Reproduce the full listing that appears beneath this instruction exactly.

[begin DATA PROVIDED]

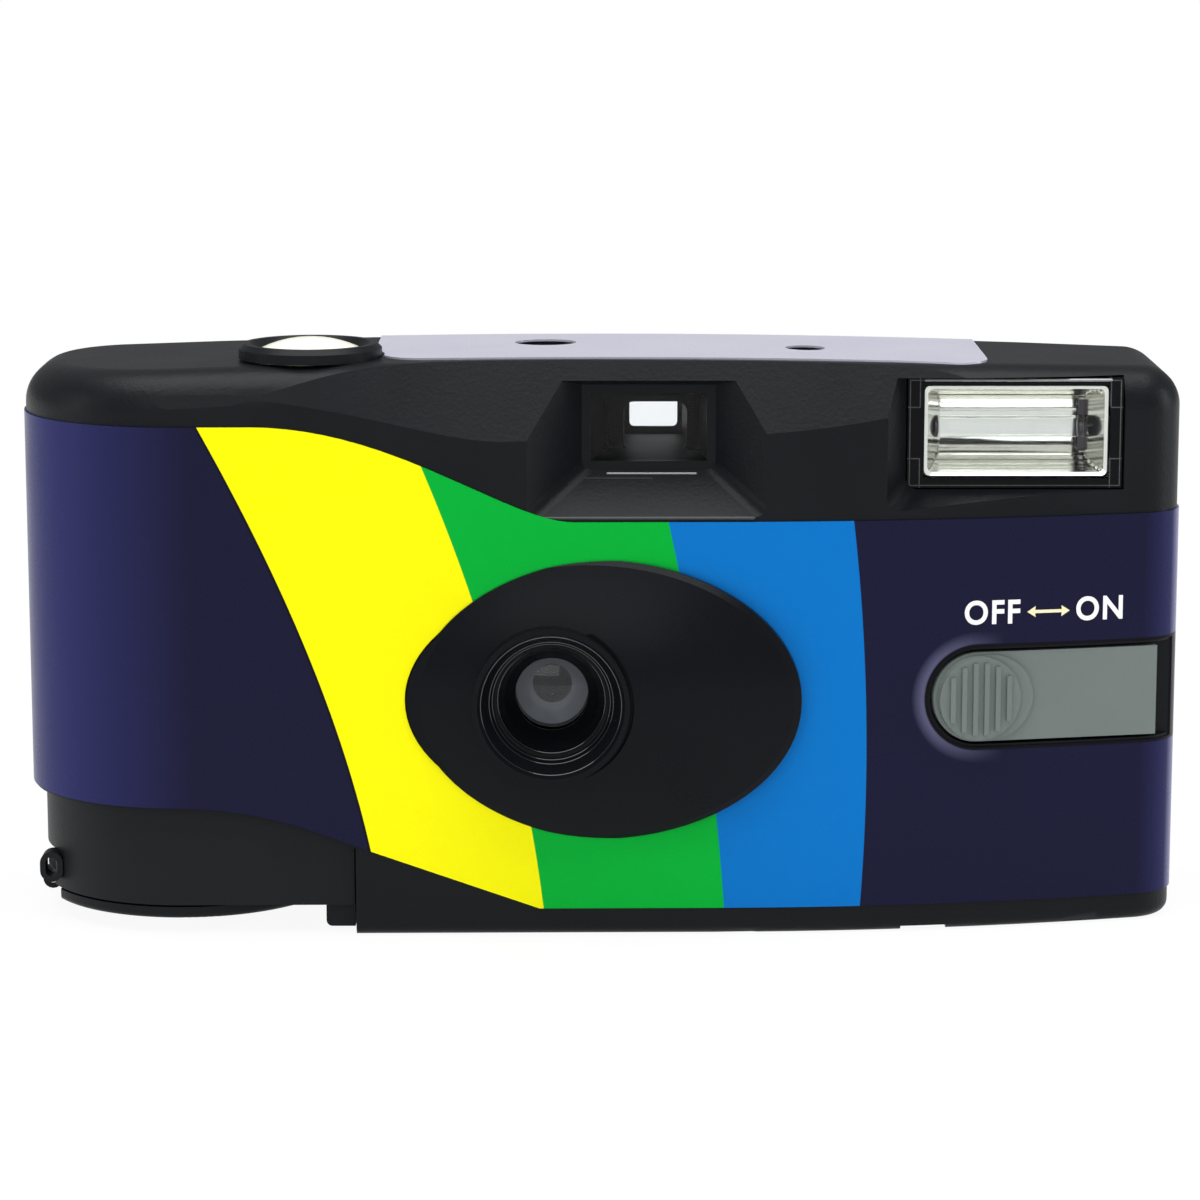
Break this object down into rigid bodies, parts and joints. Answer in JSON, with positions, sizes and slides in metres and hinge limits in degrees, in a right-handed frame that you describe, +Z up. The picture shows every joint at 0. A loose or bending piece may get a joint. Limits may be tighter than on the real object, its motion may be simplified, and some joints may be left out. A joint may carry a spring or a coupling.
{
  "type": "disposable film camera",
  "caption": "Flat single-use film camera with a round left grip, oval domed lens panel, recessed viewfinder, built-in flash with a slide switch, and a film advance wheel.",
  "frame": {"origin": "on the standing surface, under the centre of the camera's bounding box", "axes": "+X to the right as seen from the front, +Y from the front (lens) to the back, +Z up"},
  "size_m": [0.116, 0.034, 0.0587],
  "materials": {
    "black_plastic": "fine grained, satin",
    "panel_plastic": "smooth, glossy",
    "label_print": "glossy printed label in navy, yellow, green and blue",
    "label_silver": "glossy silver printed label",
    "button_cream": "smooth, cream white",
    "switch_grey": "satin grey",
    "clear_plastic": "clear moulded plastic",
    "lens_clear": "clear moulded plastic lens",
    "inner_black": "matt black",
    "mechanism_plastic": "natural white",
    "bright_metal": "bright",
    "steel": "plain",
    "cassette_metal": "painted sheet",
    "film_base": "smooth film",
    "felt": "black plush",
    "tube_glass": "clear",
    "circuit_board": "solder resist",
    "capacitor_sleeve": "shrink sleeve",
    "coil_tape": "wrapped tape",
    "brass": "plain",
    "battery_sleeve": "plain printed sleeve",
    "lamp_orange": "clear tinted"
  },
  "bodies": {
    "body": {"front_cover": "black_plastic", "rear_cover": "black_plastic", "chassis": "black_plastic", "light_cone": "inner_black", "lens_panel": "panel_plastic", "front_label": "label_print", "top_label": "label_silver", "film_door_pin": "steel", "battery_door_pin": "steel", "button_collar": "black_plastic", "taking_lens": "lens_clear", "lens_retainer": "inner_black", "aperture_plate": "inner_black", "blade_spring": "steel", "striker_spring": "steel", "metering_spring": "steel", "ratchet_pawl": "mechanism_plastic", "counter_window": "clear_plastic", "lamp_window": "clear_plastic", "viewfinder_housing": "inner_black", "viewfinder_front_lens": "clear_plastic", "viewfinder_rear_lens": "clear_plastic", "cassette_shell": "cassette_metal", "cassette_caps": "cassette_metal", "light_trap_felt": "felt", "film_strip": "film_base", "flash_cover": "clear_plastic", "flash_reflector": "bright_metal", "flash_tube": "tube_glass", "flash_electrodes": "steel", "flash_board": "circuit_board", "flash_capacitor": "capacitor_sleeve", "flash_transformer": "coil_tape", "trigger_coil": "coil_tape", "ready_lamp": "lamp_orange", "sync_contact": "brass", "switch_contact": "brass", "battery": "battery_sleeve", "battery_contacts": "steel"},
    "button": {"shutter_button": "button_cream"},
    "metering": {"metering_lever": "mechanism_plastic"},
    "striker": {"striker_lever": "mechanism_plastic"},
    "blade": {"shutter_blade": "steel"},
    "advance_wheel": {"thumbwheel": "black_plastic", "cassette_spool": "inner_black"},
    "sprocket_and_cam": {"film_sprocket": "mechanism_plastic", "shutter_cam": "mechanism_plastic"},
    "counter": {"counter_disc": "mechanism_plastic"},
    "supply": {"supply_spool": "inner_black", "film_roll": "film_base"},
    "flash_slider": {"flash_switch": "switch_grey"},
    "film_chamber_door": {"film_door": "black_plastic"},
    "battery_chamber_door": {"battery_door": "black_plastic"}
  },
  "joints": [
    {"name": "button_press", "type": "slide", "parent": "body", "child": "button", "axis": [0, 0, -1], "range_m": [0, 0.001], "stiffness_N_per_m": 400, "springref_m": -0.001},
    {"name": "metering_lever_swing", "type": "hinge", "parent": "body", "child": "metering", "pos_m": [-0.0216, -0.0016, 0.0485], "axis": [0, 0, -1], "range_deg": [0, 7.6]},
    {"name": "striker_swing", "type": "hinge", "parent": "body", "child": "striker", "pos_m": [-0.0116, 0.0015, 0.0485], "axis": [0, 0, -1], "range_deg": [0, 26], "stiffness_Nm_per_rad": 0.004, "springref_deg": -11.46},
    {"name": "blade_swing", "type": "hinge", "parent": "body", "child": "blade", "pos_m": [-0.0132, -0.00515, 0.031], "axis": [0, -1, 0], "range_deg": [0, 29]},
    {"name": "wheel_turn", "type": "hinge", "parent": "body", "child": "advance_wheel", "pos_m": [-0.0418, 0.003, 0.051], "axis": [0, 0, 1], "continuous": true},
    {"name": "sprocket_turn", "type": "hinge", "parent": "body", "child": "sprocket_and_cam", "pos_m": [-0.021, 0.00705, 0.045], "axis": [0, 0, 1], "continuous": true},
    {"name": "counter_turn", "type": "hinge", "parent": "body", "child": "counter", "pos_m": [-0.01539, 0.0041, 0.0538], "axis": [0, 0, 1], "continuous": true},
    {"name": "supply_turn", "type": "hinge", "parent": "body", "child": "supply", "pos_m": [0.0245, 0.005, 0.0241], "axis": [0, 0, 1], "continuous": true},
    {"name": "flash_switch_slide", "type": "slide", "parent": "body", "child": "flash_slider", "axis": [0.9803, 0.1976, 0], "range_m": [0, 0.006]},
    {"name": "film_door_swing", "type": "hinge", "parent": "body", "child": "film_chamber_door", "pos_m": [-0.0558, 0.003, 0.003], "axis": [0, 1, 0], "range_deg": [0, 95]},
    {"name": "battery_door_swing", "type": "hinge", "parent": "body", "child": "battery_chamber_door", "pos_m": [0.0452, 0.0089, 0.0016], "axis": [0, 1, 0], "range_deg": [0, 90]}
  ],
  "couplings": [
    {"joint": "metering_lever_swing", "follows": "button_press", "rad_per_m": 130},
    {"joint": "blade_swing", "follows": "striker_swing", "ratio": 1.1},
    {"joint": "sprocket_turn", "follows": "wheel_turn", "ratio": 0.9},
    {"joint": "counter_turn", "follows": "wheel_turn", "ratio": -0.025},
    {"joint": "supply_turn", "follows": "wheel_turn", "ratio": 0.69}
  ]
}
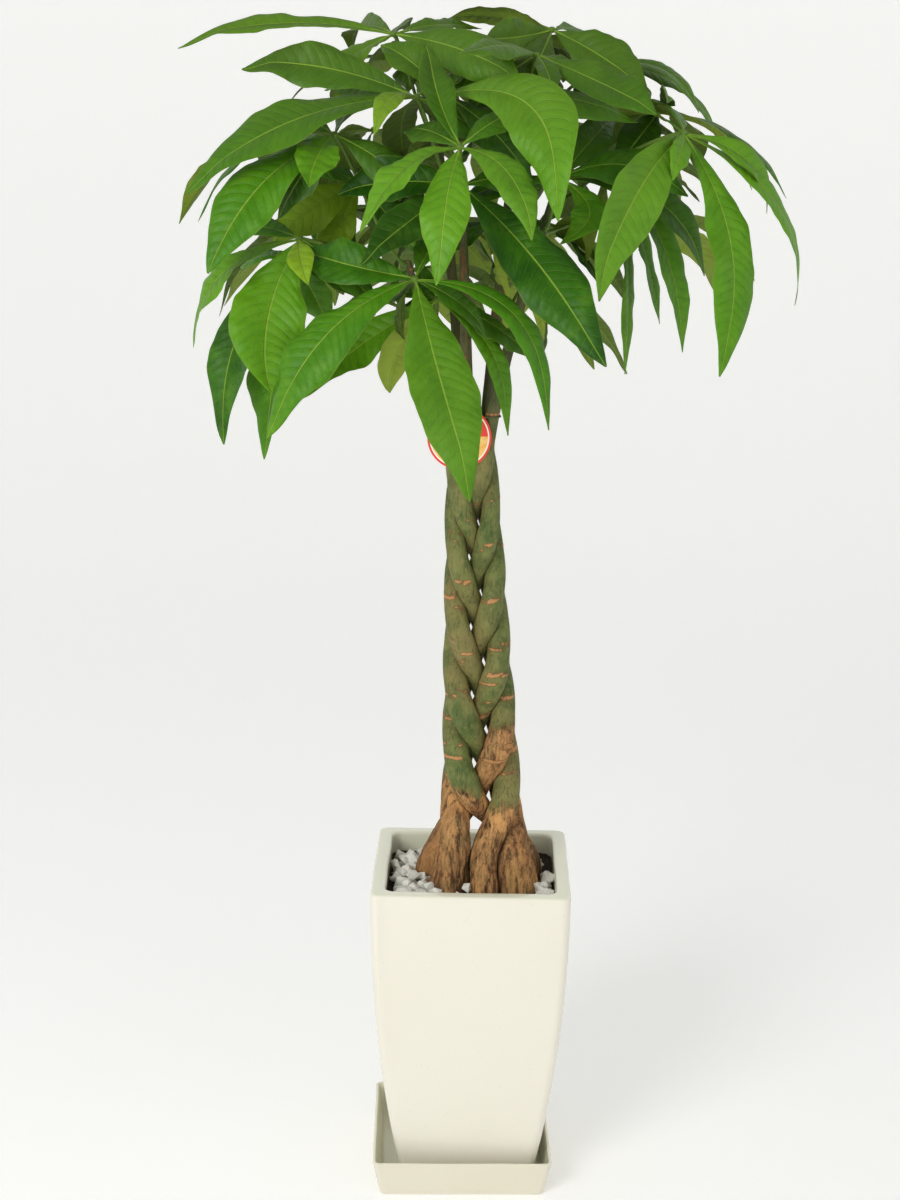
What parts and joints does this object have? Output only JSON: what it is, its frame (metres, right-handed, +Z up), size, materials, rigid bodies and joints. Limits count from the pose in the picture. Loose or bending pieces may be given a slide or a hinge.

[end DATA PROVIDED]

**REPLY**
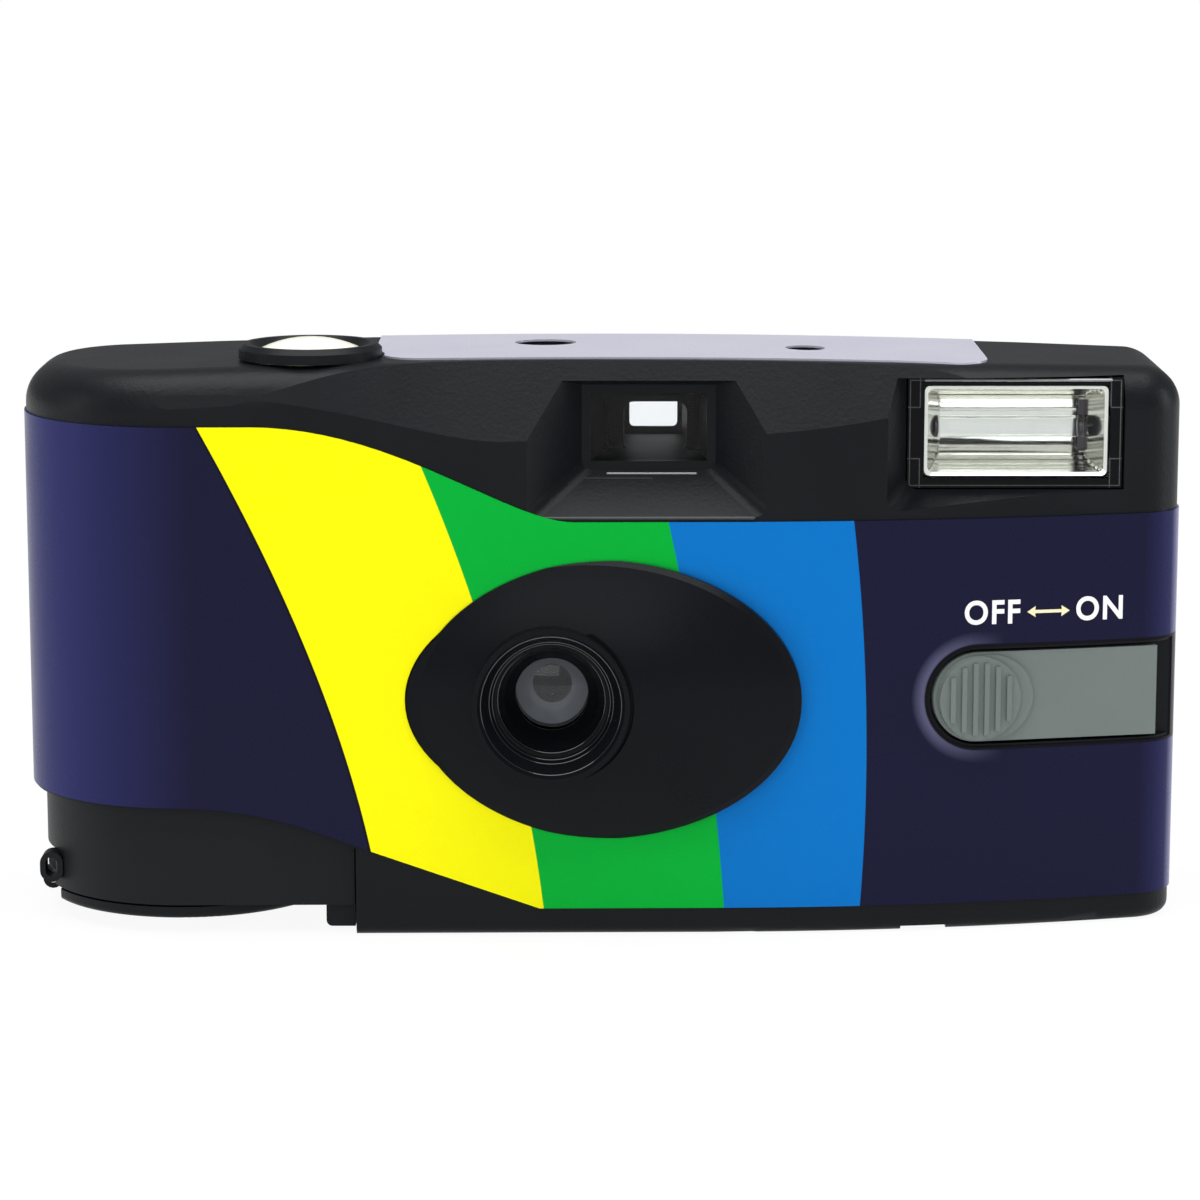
Break this object down into rigid bodies, parts and joints. Answer in JSON, with positions, sizes and slides in metres and hinge limits in degrees, in a right-handed frame that you describe, +Z up. The picture shows every joint at 0. A loose or bending piece may get a joint. Limits may be tighter than on the real object, its motion may be simplified, and some joints may be left out. A joint may carry a spring or a coupling.
{
  "type": "disposable film camera",
  "caption": "Flat single-use film camera with a round left grip, oval domed lens panel, recessed viewfinder, built-in flash with a slide switch, and a film advance wheel.",
  "frame": {"origin": "on the standing surface, under the centre of the camera's bounding box", "axes": "+X to the right as seen from the front, +Y from the front (lens) to the back, +Z up"},
  "size_m": [0.116, 0.034, 0.0587],
  "materials": {
    "black_plastic": "fine grained, satin",
    "panel_plastic": "smooth, glossy",
    "label_print": "glossy printed label in navy, yellow, green and blue",
    "label_silver": "glossy silver printed label",
    "button_cream": "smooth, cream white",
    "switch_grey": "satin grey",
    "clear_plastic": "clear moulded plastic",
    "lens_clear": "clear moulded plastic lens",
    "inner_black": "matt black",
    "mechanism_plastic": "natural white",
    "bright_metal": "bright",
    "steel": "plain",
    "cassette_metal": "painted sheet",
    "film_base": "smooth film",
    "felt": "black plush",
    "tube_glass": "clear",
    "circuit_board": "solder resist",
    "capacitor_sleeve": "shrink sleeve",
    "coil_tape": "wrapped tape",
    "brass": "plain",
    "battery_sleeve": "plain printed sleeve",
    "lamp_orange": "clear tinted"
  },
  "bodies": {
    "body": {"front_cover": "black_plastic", "rear_cover": "black_plastic", "chassis": "black_plastic", "light_cone": "inner_black", "lens_panel": "panel_plastic", "front_label": "label_print", "top_label": "label_silver", "film_door_pin": "steel", "battery_door_pin": "steel", "button_collar": "black_plastic", "taking_lens": "lens_clear", "lens_retainer": "inner_black", "aperture_plate": "inner_black", "blade_spring": "steel", "striker_spring": "steel", "metering_spring": "steel", "ratchet_pawl": "mechanism_plastic", "counter_window": "clear_plastic", "lamp_window": "clear_plastic", "viewfinder_housing": "inner_black", "viewfinder_front_lens": "clear_plastic", "viewfinder_rear_lens": "clear_plastic", "cassette_shell": "cassette_metal", "cassette_caps": "cassette_metal", "light_trap_felt": "felt", "film_strip": "film_base", "flash_cover": "clear_plastic", "flash_reflector": "bright_metal", "flash_tube": "tube_glass", "flash_electrodes": "steel", "flash_board": "circuit_board", "flash_capacitor": "capacitor_sleeve", "flash_transformer": "coil_tape", "trigger_coil": "coil_tape", "ready_lamp": "lamp_orange", "sync_contact": "brass", "switch_contact": "brass", "battery": "battery_sleeve", "battery_contacts": "steel"},
    "button": {"shutter_button": "button_cream"},
    "metering": {"metering_lever": "mechanism_plastic"},
    "striker": {"striker_lever": "mechanism_plastic"},
    "blade": {"shutter_blade": "steel"},
    "advance_wheel": {"thumbwheel": "black_plastic", "cassette_spool": "inner_black"},
    "sprocket_and_cam": {"film_sprocket": "mechanism_plastic", "shutter_cam": "mechanism_plastic"},
    "counter": {"counter_disc": "mechanism_plastic"},
    "supply": {"supply_spool": "inner_black", "film_roll": "film_base"},
    "flash_slider": {"flash_switch": "switch_grey"},
    "film_chamber_door": {"film_door": "black_plastic"},
    "battery_chamber_door": {"battery_door": "black_plastic"}
  },
  "joints": [
    {"name": "button_press", "type": "slide", "parent": "body", "child": "button", "axis": [0, 0, -1], "range_m": [0, 0.001], "stiffness_N_per_m": 400, "springref_m": -0.001},
    {"name": "metering_lever_swing", "type": "hinge", "parent": "body", "child": "metering", "pos_m": [-0.0216, -0.0016, 0.0485], "axis": [0, 0, -1], "range_deg": [0, 7.6]},
    {"name": "striker_swing", "type": "hinge", "parent": "body", "child": "striker", "pos_m": [-0.0116, 0.0015, 0.0485], "axis": [0, 0, -1], "range_deg": [0, 26], "stiffness_Nm_per_rad": 0.004, "springref_deg": -11.46},
    {"name": "blade_swing", "type": "hinge", "parent": "body", "child": "blade", "pos_m": [-0.0132, -0.00515, 0.031], "axis": [0, -1, 0], "range_deg": [0, 29]},
    {"name": "wheel_turn", "type": "hinge", "parent": "body", "child": "advance_wheel", "pos_m": [-0.0418, 0.003, 0.051], "axis": [0, 0, 1], "continuous": true},
    {"name": "sprocket_turn", "type": "hinge", "parent": "body", "child": "sprocket_and_cam", "pos_m": [-0.021, 0.00705, 0.045], "axis": [0, 0, 1], "continuous": true},
    {"name": "counter_turn", "type": "hinge", "parent": "body", "child": "counter", "pos_m": [-0.01539, 0.0041, 0.0538], "axis": [0, 0, 1], "continuous": true},
    {"name": "supply_turn", "type": "hinge", "parent": "body", "child": "supply", "pos_m": [0.0245, 0.005, 0.0241], "axis": [0, 0, 1], "continuous": true},
    {"name": "flash_switch_slide", "type": "slide", "parent": "body", "child": "flash_slider", "axis": [0.9803, 0.1976, 0], "range_m": [0, 0.006]},
    {"name": "film_door_swing", "type": "hinge", "parent": "body", "child": "film_chamber_door", "pos_m": [-0.0558, 0.003, 0.003], "axis": [0, 1, 0], "range_deg": [0, 95]},
    {"name": "battery_door_swing", "type": "hinge", "parent": "body", "child": "battery_chamber_door", "pos_m": [0.0452, 0.0089, 0.0016], "axis": [0, 1, 0], "range_deg": [0, 90]}
  ],
  "couplings": [
    {"joint": "metering_lever_swing", "follows": "button_press", "rad_per_m": 130},
    {"joint": "blade_swing", "follows": "striker_swing", "ratio": 1.1},
    {"joint": "sprocket_turn", "follows": "wheel_turn", "ratio": 0.9},
    {"joint": "counter_turn", "follows": "wheel_turn", "ratio": -0.025},
    {"joint": "supply_turn", "follows": "wheel_turn", "ratio": 0.69}
  ]
}
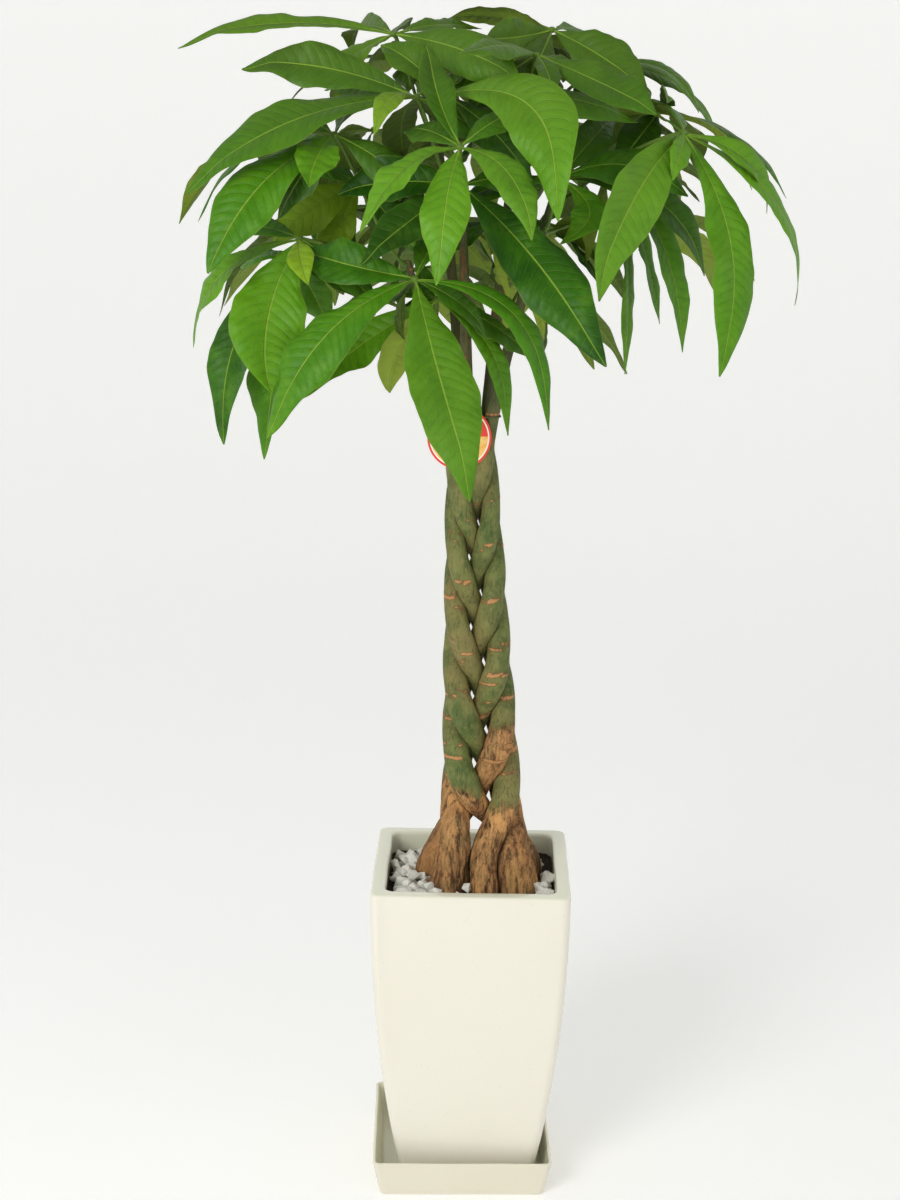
What parts and joints does this object have? Output only JSON: what it is, its frame (metres, right-handed, +Z up), size, materials, rigid bodies and joints. Limits count from the pose in the picture. Loose or bending pieces may be given a slide or a hinge.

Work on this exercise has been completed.